On May 1, 2017, the FDIC released its "Applying for Deposit Insurance – A Handbook for Organizers of De Novo Institutions" (the handbook) to assist potential organizers of new, or "de novo," institutions with the deposit insurance application process and the path to obtaining deposit insurance for newly chartered banks. The Handbook highlights three primary activities: (1) Prefiling Activities, (2) the Application Process, and (3) Preopening Activities. Our prior posts addressed Part I - Pre-Filing Activities and Part II - The Application Process.
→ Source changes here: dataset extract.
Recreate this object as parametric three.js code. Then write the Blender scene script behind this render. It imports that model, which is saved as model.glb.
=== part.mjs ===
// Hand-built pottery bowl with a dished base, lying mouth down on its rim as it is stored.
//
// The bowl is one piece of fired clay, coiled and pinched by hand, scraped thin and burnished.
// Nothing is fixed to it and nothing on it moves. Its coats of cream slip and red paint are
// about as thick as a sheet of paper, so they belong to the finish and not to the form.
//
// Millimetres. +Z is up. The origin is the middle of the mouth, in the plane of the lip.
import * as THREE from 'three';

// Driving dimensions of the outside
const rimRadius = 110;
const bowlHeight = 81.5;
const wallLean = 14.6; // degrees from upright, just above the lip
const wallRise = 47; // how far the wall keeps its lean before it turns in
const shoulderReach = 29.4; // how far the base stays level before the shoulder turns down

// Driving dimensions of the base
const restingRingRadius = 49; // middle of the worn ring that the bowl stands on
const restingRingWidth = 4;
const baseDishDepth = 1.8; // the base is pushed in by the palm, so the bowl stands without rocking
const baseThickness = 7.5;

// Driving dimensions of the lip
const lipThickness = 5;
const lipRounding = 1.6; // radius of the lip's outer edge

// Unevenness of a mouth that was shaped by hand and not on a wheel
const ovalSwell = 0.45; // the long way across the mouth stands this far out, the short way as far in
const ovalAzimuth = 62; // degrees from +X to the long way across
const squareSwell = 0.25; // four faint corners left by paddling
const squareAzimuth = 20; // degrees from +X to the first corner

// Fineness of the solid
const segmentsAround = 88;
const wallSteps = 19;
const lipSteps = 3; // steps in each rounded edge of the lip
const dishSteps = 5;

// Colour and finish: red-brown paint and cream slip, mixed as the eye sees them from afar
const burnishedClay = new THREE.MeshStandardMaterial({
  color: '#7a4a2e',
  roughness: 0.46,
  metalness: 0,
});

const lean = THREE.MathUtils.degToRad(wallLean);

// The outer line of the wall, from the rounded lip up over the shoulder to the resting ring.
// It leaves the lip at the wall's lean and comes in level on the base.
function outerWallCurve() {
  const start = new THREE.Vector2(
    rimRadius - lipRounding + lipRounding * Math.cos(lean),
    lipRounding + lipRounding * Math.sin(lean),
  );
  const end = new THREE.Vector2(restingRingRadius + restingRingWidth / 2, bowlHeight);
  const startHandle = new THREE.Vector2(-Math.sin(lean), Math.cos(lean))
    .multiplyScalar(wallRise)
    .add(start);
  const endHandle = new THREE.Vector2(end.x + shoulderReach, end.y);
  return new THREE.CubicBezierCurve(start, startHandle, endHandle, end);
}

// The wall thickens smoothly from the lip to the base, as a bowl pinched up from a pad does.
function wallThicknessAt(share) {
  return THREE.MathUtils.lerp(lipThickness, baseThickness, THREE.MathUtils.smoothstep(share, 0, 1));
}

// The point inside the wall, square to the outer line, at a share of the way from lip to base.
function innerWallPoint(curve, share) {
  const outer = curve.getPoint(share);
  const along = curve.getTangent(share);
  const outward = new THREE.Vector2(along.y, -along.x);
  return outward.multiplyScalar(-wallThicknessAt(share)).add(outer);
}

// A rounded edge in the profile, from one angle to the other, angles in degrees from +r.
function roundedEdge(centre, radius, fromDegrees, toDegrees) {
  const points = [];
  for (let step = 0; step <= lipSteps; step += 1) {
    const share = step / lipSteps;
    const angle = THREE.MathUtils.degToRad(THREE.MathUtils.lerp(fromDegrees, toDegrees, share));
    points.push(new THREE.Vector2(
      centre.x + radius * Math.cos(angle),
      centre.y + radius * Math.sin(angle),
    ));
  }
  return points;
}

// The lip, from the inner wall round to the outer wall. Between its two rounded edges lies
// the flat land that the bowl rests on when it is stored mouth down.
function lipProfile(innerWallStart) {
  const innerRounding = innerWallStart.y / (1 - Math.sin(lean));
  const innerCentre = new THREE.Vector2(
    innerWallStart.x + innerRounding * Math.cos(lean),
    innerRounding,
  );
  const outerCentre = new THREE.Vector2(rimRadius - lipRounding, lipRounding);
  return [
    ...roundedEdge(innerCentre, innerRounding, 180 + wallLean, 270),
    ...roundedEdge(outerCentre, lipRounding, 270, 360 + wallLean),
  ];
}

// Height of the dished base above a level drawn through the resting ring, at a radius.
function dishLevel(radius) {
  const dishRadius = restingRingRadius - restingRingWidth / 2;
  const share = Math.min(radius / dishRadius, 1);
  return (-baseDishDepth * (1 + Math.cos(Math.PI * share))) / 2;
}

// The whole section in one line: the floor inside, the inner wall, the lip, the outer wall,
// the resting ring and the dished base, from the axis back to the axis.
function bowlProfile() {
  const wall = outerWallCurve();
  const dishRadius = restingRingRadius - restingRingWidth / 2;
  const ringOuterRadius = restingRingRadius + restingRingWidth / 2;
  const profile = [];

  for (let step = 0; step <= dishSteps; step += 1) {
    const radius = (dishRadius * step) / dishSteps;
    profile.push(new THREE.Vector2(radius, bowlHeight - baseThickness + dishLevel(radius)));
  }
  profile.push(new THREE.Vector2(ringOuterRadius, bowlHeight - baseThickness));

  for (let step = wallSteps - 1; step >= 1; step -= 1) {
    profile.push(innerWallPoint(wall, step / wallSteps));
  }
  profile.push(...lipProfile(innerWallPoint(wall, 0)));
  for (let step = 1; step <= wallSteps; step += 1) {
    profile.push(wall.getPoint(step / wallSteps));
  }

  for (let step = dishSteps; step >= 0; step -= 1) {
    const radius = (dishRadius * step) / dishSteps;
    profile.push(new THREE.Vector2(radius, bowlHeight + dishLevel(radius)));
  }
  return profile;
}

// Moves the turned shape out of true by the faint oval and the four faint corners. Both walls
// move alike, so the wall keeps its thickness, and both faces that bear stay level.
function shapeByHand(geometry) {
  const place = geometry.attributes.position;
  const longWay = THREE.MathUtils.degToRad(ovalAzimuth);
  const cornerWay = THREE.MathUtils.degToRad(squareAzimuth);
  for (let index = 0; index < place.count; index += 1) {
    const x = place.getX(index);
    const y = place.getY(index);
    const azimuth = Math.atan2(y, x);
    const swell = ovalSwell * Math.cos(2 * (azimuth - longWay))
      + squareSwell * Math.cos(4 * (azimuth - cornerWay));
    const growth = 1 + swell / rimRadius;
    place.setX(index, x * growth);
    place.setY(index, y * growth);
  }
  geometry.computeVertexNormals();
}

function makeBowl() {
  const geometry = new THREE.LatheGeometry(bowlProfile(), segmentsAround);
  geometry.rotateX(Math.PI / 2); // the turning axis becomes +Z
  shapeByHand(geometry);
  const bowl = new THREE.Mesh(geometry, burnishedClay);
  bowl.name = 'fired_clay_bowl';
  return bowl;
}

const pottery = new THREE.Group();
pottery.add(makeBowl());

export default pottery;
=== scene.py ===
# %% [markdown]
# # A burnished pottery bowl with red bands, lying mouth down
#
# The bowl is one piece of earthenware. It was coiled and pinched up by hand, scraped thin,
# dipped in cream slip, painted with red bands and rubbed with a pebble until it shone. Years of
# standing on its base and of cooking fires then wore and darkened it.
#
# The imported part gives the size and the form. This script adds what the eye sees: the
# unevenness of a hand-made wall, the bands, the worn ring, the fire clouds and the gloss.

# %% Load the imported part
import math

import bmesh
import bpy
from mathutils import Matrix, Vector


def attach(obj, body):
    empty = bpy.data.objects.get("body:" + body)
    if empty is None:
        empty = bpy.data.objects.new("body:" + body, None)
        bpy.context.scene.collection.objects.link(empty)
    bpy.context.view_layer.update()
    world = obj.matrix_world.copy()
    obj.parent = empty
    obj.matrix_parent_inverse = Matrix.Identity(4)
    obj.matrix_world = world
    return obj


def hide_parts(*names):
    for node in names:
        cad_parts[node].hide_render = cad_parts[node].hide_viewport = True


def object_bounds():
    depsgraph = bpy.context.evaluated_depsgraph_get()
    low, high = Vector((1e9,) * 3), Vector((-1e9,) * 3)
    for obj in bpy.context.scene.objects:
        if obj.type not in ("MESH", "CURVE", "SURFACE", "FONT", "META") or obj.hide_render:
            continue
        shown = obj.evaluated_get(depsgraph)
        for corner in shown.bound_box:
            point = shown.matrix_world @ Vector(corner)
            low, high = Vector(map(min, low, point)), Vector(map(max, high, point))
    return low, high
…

This week’s newsletter provides an overview of Part III – Preopening Activities.

Once conditional approval is received, organizers must ensure that certain final steps are completed prior to the opening of the institution and deposit insurance becoming effective. 

Satisfying Preopening Conditions

The FDIC’s approval as well as the chartering authority’s approval will include certain conditions that must be satisfied before the institution’s opening.  These conditions may require the organizers to submit certain material to the FDIC and the chartering authority demonstrating compliance. 
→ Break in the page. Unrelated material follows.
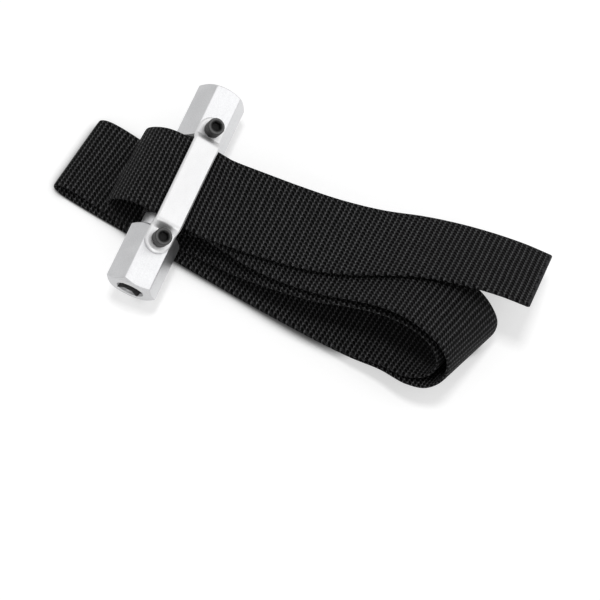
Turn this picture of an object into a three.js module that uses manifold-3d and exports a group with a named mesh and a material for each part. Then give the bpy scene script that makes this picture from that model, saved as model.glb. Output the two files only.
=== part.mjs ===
// Strap oil filter wrench: a hexagon bar with a round waist, a bridge plate screwed over the waist,
// and one length of webbing sewn round the waist and laid in two nested loops.
// Millimetres, +Z up. The bar lies along Y, the strap runs out along X.
import * as THREE from 'three';
import { mergeVertices } from 'three/addons/utils/BufferGeometryUtils.js';
import Module from 'manifold-3d';

// ---- Bar -------------------------------------------------------------------------------------
const HEX_ACROSS_FLATS = 27;
const BAR_LENGTH = 132;
const WAIST_LENGTH = 58;
const WAIST_DIAMETER = 22;
const CHAMFER_ANGLE = 30; // degrees between the chamfer cone and the end face
const CHAMFER_CIRCLE = 25; // diameter where the chamfer cone meets the end face
const DRIVE_SQUARE = 12.8; // half inch drive, across flats
const DRIVE_DEPTH = 17;
const DRIVE_PILOT = 13.6; // the drilled hole the square was broached into
const DRIVE_PILOT_EXTRA = 2.5; // how far the drilled hole goes past the square
const DRIVE_COUNTERSINK = 16.4;
const DRILL_POINT_ANGLE = 59; // half of the drill's point angle, degrees

// ---- Bridge plate and its screws -------------------------------------------------------------
const PLATE_WIDTH = 15.8;
const PLATE_THICKNESS = 2.8;
const PLATE_BEVEL = 0.9;
const SCREW_SPACING = 73;
const TOP_FLAT_LENGTH = 52.5; // flat stretch of the raised middle
const JOGGLE_RUN = 3.4; // length along the bar of each sloping step
const TAIL_ROOM = 5.7; // radial room for the tail between the sewn eye and the plate
const SCREW_DIAMETER = 6;
const SCREW_LENGTH = 16;
const SCREW_HEAD_DIAMETER = 10;
const SCREW_HEAD_HEIGHT = 6;
const SCREW_HEAD_CHAMFER = 0.6;
const SCREW_SOCKET = 5; // across flats
const SCREW_SOCKET_DEPTH = 3.2;
const SCREW_HOLE_EXTRA = 3; // tapped hole beyond the screw's tip
const WASHER_DIAMETER = 9.9;
const WASHER_THICKNESS = 1.6;
const WASHER_SPLIT = 0.9;
const WASHER_SPLIT_ANGLE = 25; // degrees from the screw's axis
const WASHER_TURN = { near: 144, far: 36 }; // degrees round the screw to each washer's split

// ---- Strap -----------------------------------------------------------------------------------
const STRAP_WIDTH = 50;
const STRAP_THICKNESS = 1.8;
const LAY_GAP = 0.55; // between layers lying on one another
const LEAN_EASE = 0.1; // how much further the layers part for each degree that they lean
const EYE_SHIFT = 3.3; // the eye sits a little toward the far shoulder of the waist

// ---- Fits ------------------------------------------------------------------------------------
const FIT = 0.3; // between pieces that rest on one another
const BORE_FIT = 0.3; // radial, screw in its holes
const BAR_ROLL = 25; // degrees, how the bar lies: its bridge tips toward the loops

// ---- Derived ---------------------------------------------------------------------------------
const HEX_FLAT = HEX_ACROSS_FLATS / 2;
const HEX_CORNER = HEX_FLAT / Math.cos(Math.PI / 6);
const WAIST_RADIUS = WAIST_DIAMETER / 2;
const HALF_STRAP = STRAP_THICKNESS / 2;
const LAY_PITCH = STRAP_THICKNESS + LAY_GAP;
const EYE_RADIUS = WAIST_RADIUS + FIT + HALF_STRAP; // centre of the webbing in the eye
const EYE_OUTSIDE = EYE_RADIUS + HALF_STRAP;
const BRIDGE_UNDERSIDE = EYE_OUTSIDE + TAIL_ROOM; // from the bar's axis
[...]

Completing the Capital Raise

As a preopening condition, organizers will need to demonstrate that sufficient funds (net of preopening expenses) are in escrow to meet the initial capital requirement of the FDIC approval.  The institution may have received commitments from investors in the form of subscription agreements but have not yet received all of the committed funds.  The organizers will need to coordinate with their legal counsel and financial advisors to ensure the capital closing is completed accurately and in accordance with the terms and conditions stated in their application materials.

Other Preopening Considerations

Various other operational matters will need to be addressed to ensure the institution is ready to open for business, including:

  • Finalize policies and procedures for key areas (e.g., loans, investments, BSA/AML)
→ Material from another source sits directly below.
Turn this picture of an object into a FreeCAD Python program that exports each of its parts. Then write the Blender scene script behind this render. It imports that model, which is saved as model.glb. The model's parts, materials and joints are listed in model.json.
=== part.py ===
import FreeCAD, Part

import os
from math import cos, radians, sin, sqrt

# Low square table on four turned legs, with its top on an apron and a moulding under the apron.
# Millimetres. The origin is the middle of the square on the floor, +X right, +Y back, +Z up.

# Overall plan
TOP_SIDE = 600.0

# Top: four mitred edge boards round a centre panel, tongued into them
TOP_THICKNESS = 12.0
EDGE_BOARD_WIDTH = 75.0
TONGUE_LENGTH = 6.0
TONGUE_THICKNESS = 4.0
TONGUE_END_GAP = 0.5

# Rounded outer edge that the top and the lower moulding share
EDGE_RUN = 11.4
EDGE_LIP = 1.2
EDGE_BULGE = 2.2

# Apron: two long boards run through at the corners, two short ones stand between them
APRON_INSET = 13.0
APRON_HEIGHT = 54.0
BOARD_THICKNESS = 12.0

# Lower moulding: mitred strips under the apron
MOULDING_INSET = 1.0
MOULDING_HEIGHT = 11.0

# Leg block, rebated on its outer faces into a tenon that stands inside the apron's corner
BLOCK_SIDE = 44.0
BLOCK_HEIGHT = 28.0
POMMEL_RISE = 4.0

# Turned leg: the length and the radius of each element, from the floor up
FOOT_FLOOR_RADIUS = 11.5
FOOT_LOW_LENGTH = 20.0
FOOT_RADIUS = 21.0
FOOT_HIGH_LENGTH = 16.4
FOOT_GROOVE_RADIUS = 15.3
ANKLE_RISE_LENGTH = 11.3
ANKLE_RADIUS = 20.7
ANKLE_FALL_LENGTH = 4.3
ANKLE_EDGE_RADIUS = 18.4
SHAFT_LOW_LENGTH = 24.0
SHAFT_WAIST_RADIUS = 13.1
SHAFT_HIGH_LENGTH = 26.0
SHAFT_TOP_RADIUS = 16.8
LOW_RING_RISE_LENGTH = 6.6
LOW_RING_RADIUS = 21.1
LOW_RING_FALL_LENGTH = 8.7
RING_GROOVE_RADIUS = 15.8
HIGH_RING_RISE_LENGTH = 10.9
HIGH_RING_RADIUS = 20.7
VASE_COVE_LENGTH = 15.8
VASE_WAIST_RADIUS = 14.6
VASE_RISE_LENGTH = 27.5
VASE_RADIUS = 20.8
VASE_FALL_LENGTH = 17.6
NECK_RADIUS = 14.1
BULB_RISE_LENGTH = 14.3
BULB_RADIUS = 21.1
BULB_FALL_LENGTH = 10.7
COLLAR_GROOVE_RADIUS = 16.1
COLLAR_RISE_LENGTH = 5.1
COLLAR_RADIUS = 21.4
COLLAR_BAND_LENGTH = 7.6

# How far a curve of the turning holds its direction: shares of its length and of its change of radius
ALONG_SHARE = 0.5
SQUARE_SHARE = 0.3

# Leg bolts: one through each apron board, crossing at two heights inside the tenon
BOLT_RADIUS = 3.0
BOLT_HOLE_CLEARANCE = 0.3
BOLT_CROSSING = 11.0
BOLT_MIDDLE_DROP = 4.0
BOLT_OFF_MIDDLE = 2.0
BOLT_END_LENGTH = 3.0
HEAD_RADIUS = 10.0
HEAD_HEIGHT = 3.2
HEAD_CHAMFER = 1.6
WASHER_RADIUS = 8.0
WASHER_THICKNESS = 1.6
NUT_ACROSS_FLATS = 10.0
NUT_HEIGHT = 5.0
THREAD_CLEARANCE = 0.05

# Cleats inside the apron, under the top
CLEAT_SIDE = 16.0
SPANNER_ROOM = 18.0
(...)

  • Develop documentation for closing loans, opening deposit accounts, and various other products and services

  • Hire and train staff

  • Formalize vendor relationships

  • Ensure IT systems are ready to operate

  • Develop strategies to remain aware of physical and cyber threats

  • Institute appropriate security procedures, and meet with local law enforcement

Once all FDIC and chartering authority approval conditions are satisfied and an opening date is selected, the case manager will notify the FDIC’s Executive Secretary, who will prepare the institution’s insurance certificate and forward it to the institution with membership materials.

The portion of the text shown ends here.